Hartnett’s role is that of a heartthrob, at least to Setsuko and Mika. He’s a layabout, vacuous intruder to Mika’s mother/Setsuko’s sister, Ayako (Kaho Minami)—she actually has his number, more so than the other two women. Ayako, too, joins Setsuko on the international flight to California, and with their long history of mutual resentment, the siblings are perfectly content to sit a seat apart. (There’s a too-short appearance by Megan Mullally as the American in the middle.)

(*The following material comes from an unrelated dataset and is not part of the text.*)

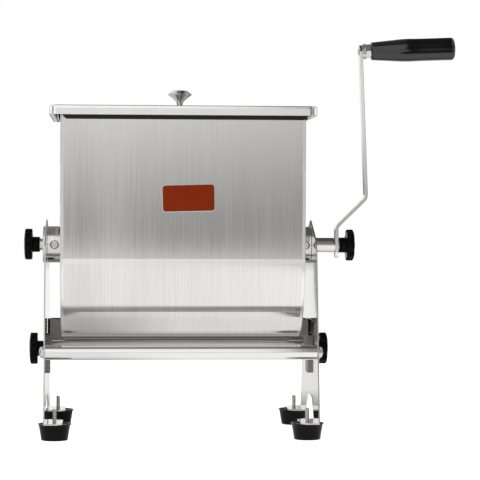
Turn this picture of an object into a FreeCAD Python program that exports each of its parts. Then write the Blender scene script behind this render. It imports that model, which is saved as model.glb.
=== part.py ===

The film crams a lot of character development and story into 95 minutes; the point-to-point transitions are often bumpy. Yet it credibly captures a slice of Southern California life that rarely appears onscreen: the roadside hotels; the pale, hazy white light; the aging fast-food strip malls. Only the coastline receives a glamorous close-up.

With the help of her alter-ego Lucy, Setsuko does, indeed, get her groove on during her impulsive travels, which turn out to be spectacularly messy. However, her rising self-esteem comes with a shocker of a twist. Revenge is served with gleeful laughter.